* [Your goal]: In the listing below, locate the line that contains "for piece in" and the line that contains "if empty is". Restate word for word those two lines and every line between them, and nothing else.

* [Collected data]:
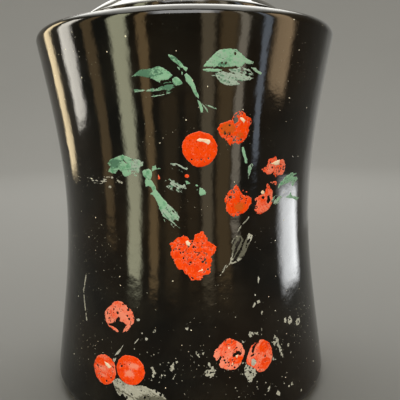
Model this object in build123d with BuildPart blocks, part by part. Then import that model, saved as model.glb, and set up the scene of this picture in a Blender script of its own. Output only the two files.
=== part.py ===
# Waisted biscuit jar: a slip-cast, glazed earthenware jar and its domed lift-off lid.
# Millimetres, +Z up. The origin is on the jar's axis, in the plane that its foot ring stands on.
# Each piece is a thin shell turned about Z, drawn as a half section in the XZ plane.
import os
from math import acos, atan2, cos, degrees, hypot, radians, sin, sqrt, tan

from build123d import *

os.makedirs("parts", exist_ok=True)

# ---------------------------------------------------------------- jar: outside
body_height = 212.0           # foot ring to the flat land that carries the lid
foot_radius = 87.0            # widest radius at the foot
shoulder_radius = 87.0        # widest radius at the shoulder
waist_radius = 76.3           # narrowest outside radius
waist_height = 119.0          # height of the waist, a little above half way
foot_flare = 8.0              # degrees that the wall leans out at the foot
shoulder_flare = 10.0         # degrees that the wall leans out below the shoulder
foot_corner = 8.0             # rounding between the foot ring and the wall
shoulder_corner = 5.0         # rounding between the wall and the shoulder
shoulder_rise = 5.0           # degrees that the shoulder climbs towards the lid

# ---------------------------------------------------------------- jar: inside
wall = 5.5                    # thickness of the cast wall and shoulder
floor_thickness = 6.0         # thickness of the floor over the recess
floor_corner = 12.0           # inside rounding between floor and wall, where slip gathers
ceiling_corner = 6.0          # inside rounding between wall and shoulder
mouth_radius = 54.0           # the round opening that a hand goes through
mouth_edge_round = 1.4        # both edges of the mouth, softened before glazing

# ---------------------------------------------------------------- jar: underside
foot_ring_width = 8.0         # the flat that stands on the shelf, in from the rounded corner
recess_depth = 3.0            # the hollow inside the foot ring, which keeps glaze off the kiln shelf
recess_slope = 3.0            # how far the recess wall leans in over its depth
recess_round = 1.2

# ---------------------------------------------------------------- lid
brim_radius = 62.0            # the brim that lies on the land
land_margin = 1.5             # land left showing outside the brim
brim_thickness = 5.5
brim_round = 2.0              # upper and lower edges of the brim
dome_rise = 21.0              # brim's upper edge to the crown of the dome
lid_wall = 5.5
lid_play = 1.5                # gap between the locating flange and the mouth, all round
flange_depth = 12.0           # reach of the locating flange below the land
flange_thickness = 4.5
flange_round = 1.4            # lower edges of the flange
flange_root_round = 4.0       # inside rounding between flange and dome

# ---------------------------------------------------------------- knob, cast in one with the lid
knob_radius = 17.5
knob_side_round = 8.5         # the button's rounded side
knob_crown_height = 11.0      # middle of the rounded side to the top
neck_radius = 10.5
neck_height = 8.0             # crown of the dome to the lowest point of the button
neck_root_round = 6.0         # sweep from the dome into the neck
neck_top_round = 2.0          # neck into the button

black_glaze = Color(0.02, 0.02, 0.02)


# ---------------------------------------------------------------- places worked out from these
foot_arc_x = foot_radius - foot_corner * cos(radians(foot_flare))
shoulder_arc_x = shoulder_radius - shoulder_corner * cos(radians(shoulder_flare))
foot_ring_inner_radius = foot_arc_x - foot_ring_width
land_radius = brim_radius + land_margin
flange_radius = mouth_radius - lid_play
floor_top = recess_depth + floor_thickness


def shoulder_top(radius):
    """Height of the sloping shoulder outside the land."""
    return body_height - (radius - land_radius) * tan(radians(shoulder_rise))


shoulder_arc_end_x = shoulder_arc_x + shoulder_corner * sin(radians(shoulder_rise))
shoulder_arc_z = shoulder_top(shoulder_arc_end_x) - shoulder_corner * cos(radians(shoulder_rise))
shoulder_arc_bottom = shoulder_arc_z - shoulder_corner * sin(radians(shoulder_flare))
mouth_bottom = body_height - wall / cos(radians(shoulder_rise))

# the floor's inside rounding ends against the leaning wall, one wall thickness in from the outside
foot_arc_top = foot_corner * (1 + sin(radians(foot_flare)))
floor_arc_z = floor_top + floor_corner
floor_arc_top = floor_arc_z + floor_corner * sin(radians(foot_flare))
wall_above_floor = foot_radius - (floor_arc_top - foot_arc_top) * tan(radians(foot_flare))
floor_arc_x = wall_above_floor - wall / cos(radians(foot_flare)) - floor_corner * cos(radians(foot_flare))

# the rounding under the shoulder touches two lines one wall thickness in: the leaning wall and the
# sloping ceiling. Its centre is where two lines cross that run ceiling_corner further in than these:
# x = centre_line_x + z * lean, and z = centre_line_z - x * slope
lean, slope = tan(radians(shoulder_flare)), tan(radians(shoulder_rise))
centre_line_x = shoulder_radius - shoulder_arc_bottom * lean
centre_line_x -= (wall + ceiling_corner) / cos(radians(shoulder_flare))
centre_line_z = mouth_bottom + land_radius * slope - ceiling_corner / cos(radians(shoulder_rise))
ceiling_arc_z = (centre_line_z - centre_line_x * slope) / (1 + lean * slope)
ceiling_arc_x = centre_line_x + ceiling_arc_z * lean


def rings_at(part, radius, height):
    """The part's edges that run round Z at a radius and a height."""

    def distance_off(edge):
        points = (edge @ 0, edge @ 0.3, edge @ 0.6)
        return max(hypot(hypot(point.X, point.Y) - radius, point.Z - height) for point in points)

    return part.edges().filter_by(lambda edge: distance_off(edge) < 0.01)


# ---------------------------------------------------------------- the jar
with BuildPart() as jar:
    with BuildSketch(Plane.XZ):
        with BuildLine():
            foot_arc = CenterArc((foot_arc_x, foot_corner), foot_corner, -90, 90 + foot_flare)
            shoulder_arc = CenterArc(
                (shoulder_arc_x, shoulder_arc_z),
                shoulder_corner,
                -shoulder_flare,
                90 - shoulder_rise + shoulder_flare,
            )
            Spline(
                foot_arc @ 1,
                (waist_radius, waist_height),
                shoulder_arc @ 0,
                tangents=(foot_arc % 1, shoulder_arc % 0),
            )
            Polyline(shoulder_arc @ 1, (land_radius, body_height), (0, body_height), (0, 0), foot_arc @ 0)
        make_face()
    revolve(axis=Axis.Z)

    # the hollow: its wall and ceiling lie one wall thickness inside the outside
    with BuildSketch(Plane.XZ):
        with BuildLine():
            floor_arc = CenterArc((floor_arc_x, floor_arc_z), floor_corner, -90, 90 + foot_flare)
            ceiling_arc = CenterArc(
                (ceiling_arc_x, ceiling_arc_z),
                ceiling_corner,
                -shoulder_flare,
                90 - shoulder_rise + shoulder_flare,
            )
            Spline(
                floor_arc @ 1,
                (waist_radius - wall, waist_height),
                ceiling_arc @ 0,
                tangents=(floor_arc % 1, ceiling_arc % 0),
            )
            Polyline(
                ceiling_arc @ 1,
                (land_radius, mouth_bottom),
                (mouth_radius, mouth_bottom),
                (mouth_radius, body_height),
                (0, body_height),
                (0, floor_top),
                floor_arc @ 0,
            )
        make_face()
    revolve(axis=Axis.Z, mode=Mode.SUBTRACT)

    # the recess under the floor
    with BuildSketch(Plane.XZ):
        with BuildLine():
            Polyline(
                (0, 0),
                (foot_ring_inner_radius, 0),
                (foot_ring_inner_radius - recess_slope, recess_depth),
                (0, recess_depth),
                close=True,
            )
        make_face()
    revolve(axis=Axis.Z, mode=Mode.SUBTRACT)

    fillet(rings_at(jar, mouth_radius, body_height), mouth_edge_round)
    fillet(rings_at(jar, mouth_radius, mouth_bottom), mouth_edge_round)
    fillet(rings_at(jar, foot_ring_inner_radius, 0), recess_round)
    fillet(rings_at(jar, foot_ring_inner_radius - recess_slope, recess_depth), recess_round)

jar.part.label = "jar"
jar.part.color = black_glaze
export_step(jar.part, "parts/jar.step")


# ---------------------------------------------------------------- the lid
brim_top = body_height + brim_thickness
dome_top = brim_top + dome_rise
dome_radius = (brim_radius**2 + dome_rise**2) / (2 * dome_rise)
dome_centre = dome_top - dome_radius
neck_root = dome_centre + sqrt(dome_radius**2 - neck_radius**2)

# the button's side is an arc, and its crown a wider arc that leaves the side without a corner
side_x = knob_radius - knob_side_round
side_z = dome_top + neck_height + knob_side_round
knob_top = side_z + knob_crown_height
crown_drop = knob_crown_height - knob_side_round
crown_radius = (side_x**2 + knob_crown_height**2 - knob_side_round**2) / (2 * crown_drop)
side_end = degrees(atan2(crown_radius - knob_crown_height, side_x))
side_start = -degrees(acos((neck_radius - side_x) / knob_side_round))

flange_bottom = body_height - flange_depth
flange_inner_radius = flange_radius - flange_thickness
dome_inner_radius = dome_radius - lid_wall
flange_root = dome_centre + sqrt(dome_inner_radius**2 - flange_inner_radius**2)

with BuildPart() as lid:
    with BuildSketch(Plane.XZ):
        with BuildLine():
            button_side = CenterArc((side_x, side_z), knob_side_round, side_start, side_end - side_start)
            button_crown = RadiusArc(button_side @ 1, (0, knob_top), -crown_radius)
            rim = Polyline(
                button_crown @ 1,
                (0, flange_bottom),
                (flange_radius, flange_bottom),
                (flange_radius, body_height),
                (brim_radius, body_height),
                (brim_radius, brim_top),
            )
            dome = RadiusArc(rim @ 1, (neck_radius, neck_root), -dome_radius)
            neck = Line(dome @ 1, button_side @ 0)
        make_face()
    revolve(axis=Axis.Z)

    # the hollow underneath
    with BuildSketch(Plane.XZ):
        with BuildLine():
            inner_dome = RadiusArc(
                (flange_inner_radius, flange_root), (0, dome_centre + dome_inner_radius), -dome_inner_radius
            )
            Polyline(
                inner_dome @ 1,
                (0, flange_bottom),
                (flange_inner_radius, flange_bottom),
                inner_dome @ 0,
            )
        make_face()
    revolve(axis=Axis.Z, mode=Mode.SUBTRACT)

    fillet(rings_at(lid, neck_radius, neck_root), neck_root_round)
    fillet(rings_at(lid, neck_radius, (neck @ 1).Y), neck_top_round)
    fillet(rings_at(lid, flange_inner_radius, flange_root), flange_root_round)
    fillet(rings_at(lid, flange_inner_radius, flange_bottom), flange_round)
    fillet(rings_at(lid, flange_radius, flange_bottom), flange_round)
    fillet(rings_at(lid, brim_radius, body_height), brim_round)
    fillet(rings_at(lid, brim_radius, brim_top), brim_round)

lid.part.label = "lid"
lid.part.color = black_glaze
export_step(lid.part, "parts/lid.step")

for piece in (jar.part, lid.part):
    box = piece.bounding_box()
    print(f"{piece.label}: {piece.volume / 1000:.1f} cm3, z {box.min.Z:.2f} to {box.max.Z:.2f} mm")
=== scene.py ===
# %% [markdown]
# A waisted biscuit jar in black glazed earthenware, with a loose domed lid and a spray of cherries
# painted over the glaze after firing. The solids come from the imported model, which stays the fixed
# frame. This lesson dresses them: it turns the two shells again with the slight unevenness of cast
# clay, gives them a glaze, and lays the worn paint on top as thin skins of its own.
#
# Everything is in metres, with the jar's axis on Z, its foot on Z = 0 and its painted front at -Y.
# The sizes of jar, lid and paint are named in millimetres, and turned into metres in their meshes.

from math import atan2, cos, degrees, pi, radians, sin, sqrt, tan

import bpy
import numpy as np
from mathutils import Euler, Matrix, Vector


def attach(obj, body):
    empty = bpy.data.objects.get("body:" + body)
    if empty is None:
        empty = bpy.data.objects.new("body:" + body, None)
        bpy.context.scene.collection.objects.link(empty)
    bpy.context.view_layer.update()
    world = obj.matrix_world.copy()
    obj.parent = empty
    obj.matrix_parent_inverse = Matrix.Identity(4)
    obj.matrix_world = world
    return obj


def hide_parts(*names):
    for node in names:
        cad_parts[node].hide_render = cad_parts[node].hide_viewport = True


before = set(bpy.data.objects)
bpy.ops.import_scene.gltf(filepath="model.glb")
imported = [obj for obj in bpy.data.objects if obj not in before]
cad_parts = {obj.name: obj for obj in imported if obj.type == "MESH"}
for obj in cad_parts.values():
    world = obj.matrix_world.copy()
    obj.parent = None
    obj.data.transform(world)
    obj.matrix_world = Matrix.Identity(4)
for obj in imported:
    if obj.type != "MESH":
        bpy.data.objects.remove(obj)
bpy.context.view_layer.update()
MM = 0.001

# %% [markdown]
# The camera looks at the painted front from close by, a little above the middle of the jar, and tips
# down ten degrees, so that the waist shows against the wide foot and the lid runs out of the frame.
# The lens could be chosen first, but a near view is known by how much the two ends of the jar widen,
# so the distance came first and the lens followed from how large the jar is in the frame.

# %% Camera
LENS, SENSOR = 40.5, 36.0   # millimetres
EYE_BACK = 0.289          # from the jar's axis
EYE_HEIGHT = 0.1605
EYE_TIP = 10.0            # degrees down
EYE_ROLL = -1.08          # degrees that the camera leans
SIDE_SHIFT = 0.031        # the jar stands left of the middle by this share of the width

camera = bpy.data.objects.new("camera", bpy.data.cameras.new("camera"))
bpy.context.scene.collection.objects.link(camera)
camera.data.lens = LENS
camera.data.sensor_width = SENSOR
camera.data.shift_x = SIDE_SHIFT
camera.location = (0, -EYE_BACK, EYE_HEIGHT)
aim = Euler((radians(90 - EYE_TIP), 0, 0)).to_matrix() @ Euler((0, 0, radians(EYE_ROLL))).to_matrix()
camera.rotation_euler = aim.to_euler()
camera.data.clip_start = 0.01
bpy.context.scene.camera = camera
bpy.context.scene.view_settings.view_transform = "Standard"
print("camera at", tuple(camera.location))

# %% [markdown]
# A black glaze has almost no colour of its own: what the eye reads as its shape is what it mirrors.
# One big lamp would leave a shapeless glare, so the work is shared out. A large soft key hangs high in
# front, where an upright wall can't mirror it, and lights the paint. A box overhead lights the floor,
# another is turned to the wall behind, and a wide ceiling shows as a bright line along the rounded
# shoulder. Tall narrow boxes stand in a ring round the jar, and their mirror images run down the wall
# as long bands that bend with the waist. A low card at the right shows as a short pale patch.
#
# The key lights the shells and the paint. The ceiling, the ring and the card light the two glazed
# shells alone, as if flags on stands kept them off the floor and the paint. These boxes fade towards
# their edges, as a lamp behind cloth does, so that a mirror image has no hard border.

# %% Soft boxes
studio = bpy.context.scene.collection
glazed = bpy.data.collections.new("glazed")
dressed = bpy.data.collections.new("dressed")
studio.children.link(glazed)
studio.children.link(dressed)
SIDE_FADE = 0.3           # share of a box's width over which each side fades
END_FADE = 0.02           # metres over which each end fades


def add(tree, kind, output=0, inputs=None, **settings):
    """Adds a shader node. Its inputs are numbers, colours or other nodes' outputs, by name."""
    node = tree.nodes.new("ShaderNode" + kind)
    for key, value in settings.items():
        setattr(node, key, value)
    for key, value in (inputs or {}).items():
        if isinstance(value, bpy.types.NodeSocket):
            tree.links.new(value, node.inputs[key])
        else:
            node.inputs[key].default_value = value
    return node.outputs[output]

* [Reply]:
for piece in (jar.part, lid.part):
    box = piece.bounding_box()
    print(f"{piece.label}: {piece.volume / 1000:.1f} cm3, z {box.min.Z:.2f} to {box.max.Z:.2f} mm")
=== scene.py ===
# %% [markdown]
# A waisted biscuit jar in black glazed earthenware, with a loose domed lid and a spray of cherries
# painted over the glaze after firing. The solids come from the imported model, which stays the fixed
# frame. This lesson dresses them: it turns the two shells again with the slight unevenness of cast
# clay, gives them a glaze, and lays the worn paint on top as thin skins of its own.
#
# Everything is in metres, with the jar's axis on Z, its foot on Z = 0 and its painted front at -Y.
# The sizes of jar, lid and paint are named in millimetres, and turned into metres in their meshes.

from math import atan2, cos, degrees, pi, radians, sin, sqrt, tan

import bpy
import numpy as np
from mathutils import Euler, Matrix, Vector


def attach(obj, body):
    empty = bpy.data.objects.get("body:" + body)
    if empty is None:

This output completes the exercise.